Things changed, I remarried, the financial situation dramatically improved, but by that point my children’s formative years had been spent celebrating Christmas. Their Christmas is entirely about family and togetherness, and Santa, with no religious overtones. Which, considering all Christmas decor comes from pagan traditions, and it’s only celebrated in December because early Christianity needed a holiday to compete with Saturnalia, kind of works out. Then again, our family donates to food banks and buys presents for kids whose families are struggling, and arguably those are the most Christ-like things you can do during the holiday. Definitely more Christ-like than screaming about Starbucks cups.

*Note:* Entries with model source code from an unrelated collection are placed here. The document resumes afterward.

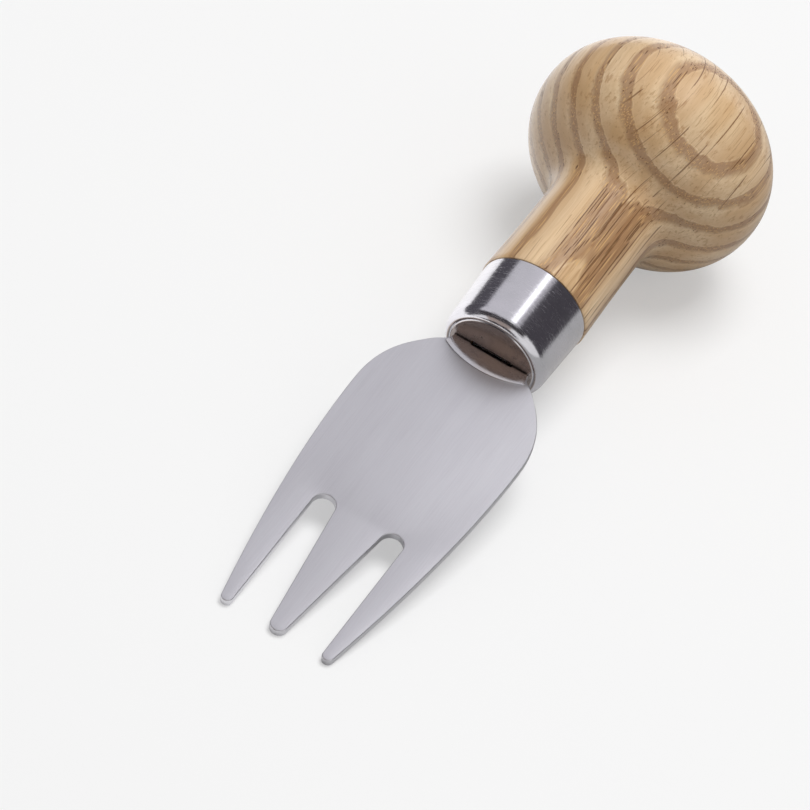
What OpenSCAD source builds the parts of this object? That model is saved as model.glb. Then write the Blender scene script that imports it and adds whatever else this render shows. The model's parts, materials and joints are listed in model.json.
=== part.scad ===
// Three-tined cheese knife with a waisted, round-knobbed oak handle and a drawn steel ferrule.
// The knife lies as it rests on a table: the knob and the outer tines touch z = 0,
// the blade points along +X, and the origin is under the middle of its length.
// Every module below is written along the knife's own axis, with x = 0 at the ferrule's front
// face and +x towards the tines, and lay_down() then tilts the whole knife into its rest.

/* [Blade] */
// Length of blade in front of the ferrule
blade_len = 61.2; // [54:0.2:72]
// Width across the widest part of the blade
blade_w = 29; // [26:0.5:34]
// Thickness of the steel sheet
blade_t = 1.3; // [1:0.1:2]
// Width of the blade where it meets the ferrule
root_w = 13.2; // [12:0.2:14]
// Length of the shoulder, from the ferrule to the widest part
shoulder_len = 15.8; // [13:0.2:20]
// Radius that eases every edge of the sheet
edge_r = 0.25; // [0.1:0.05:0.4]

/* [Tines] */
// Distance from the ferrule to the closed end of the slots
slot_start = 36.5; // [32:0.5:42]
// Width of a slot at its closed end
slot_w = 3.7; // [2.8:0.1:4]
// Distance across both slots, outside to outside
slot_span = 15.5; // [14.8:0.1:16.4]
// Width of the middle tine at its tip
middle_tip_w = 2.8; // [2:0.1:3.4]
// Width of an outer tine at its tip
outer_tip_w = 1.9; // [1.4:0.1:2.4]

/* [Root pad and tang] */
// Reach of the polished root pad in front of the ferrule
pad_reach = 3.7; // [2.8:0.1:5]
// Radius of the pad's round front edge
pad_r = 14.4; // [11:0.2:20]
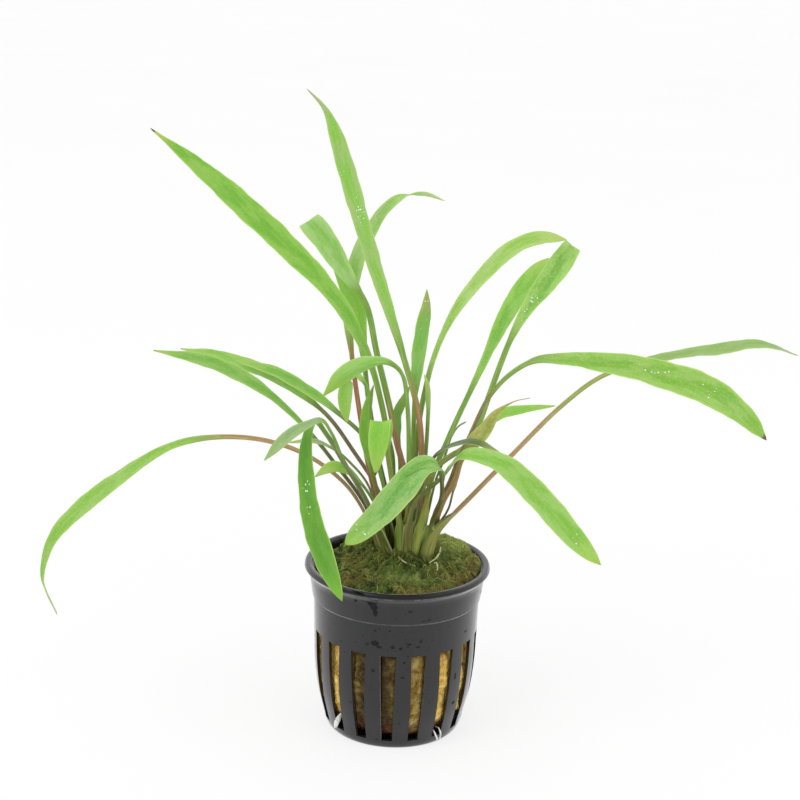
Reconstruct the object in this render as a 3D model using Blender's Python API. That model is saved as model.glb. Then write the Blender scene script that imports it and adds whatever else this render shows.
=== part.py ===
"""Potted cryptocoryne: a rosette of narrow leaves rooted in mineral wool in a slotted pot.

Metres, +Z up. The origin is the centre of the pot's underside, and +X points to the
longest run of leaves. Route points of the leaves are written in millimetres.
"""
import bmesh
import bpy
import numpy as np
from math import cos, pi, radians, sin, tau
from mathutils import Vector

MM = 0.001

# Pot: a thin-walled net pot of the common 5 cm size
RIM_RADIUS = 27.5 * MM
POT_HEIGHT = 51.2 * MM
FOOT_RADIUS = 19.4 * MM
STEP_HEIGHT = 41.3 * MM
WALL = 1.0 * MM
FLOOR = 1.4 * MM
SLOT_COUNT = 17
SLOT_WIDTH_TOP = 4.7 * MM
SLOT_WIDTH_FOOT = 3.2 * MM
SLOT_BOTTOM = 2.8 * MM
SLOT_TOP = 31.2 * MM
SLOT_TURN = radians(-94.3)
POT_SIDES = 48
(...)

So, do we perpetuate Christian culture with our secular celebrations? Yeah, a bit. And right now I don’t have an alternative. Christian traditions are very accessible. I’d give Hanukkah a go if I didn’t think my Jewish friends would find it super rude of me (it would really just be an excuse for gelt, latkes, and sufganiyot). Now that my children are almost grown and we’re no longer dependent on my extended family for all holiday cheer, maybe we can start to shift back towards solstice again. It won’t get rid of the tree or the lights, though, so I feel like it doesn’t really matter. I will still be perceived as celebrating Christmas whether I am or not.
Perhaps the answer is just to continue to push the narrative that Christmas has evolved into a secular holiday, and make that more widely pronounced and understood. It will always have religious meaning and connotations for Christians, as it should, but quite frankly they stole the holiday and all its trappings from other religions to begin with, so maybe I’m just taking it back.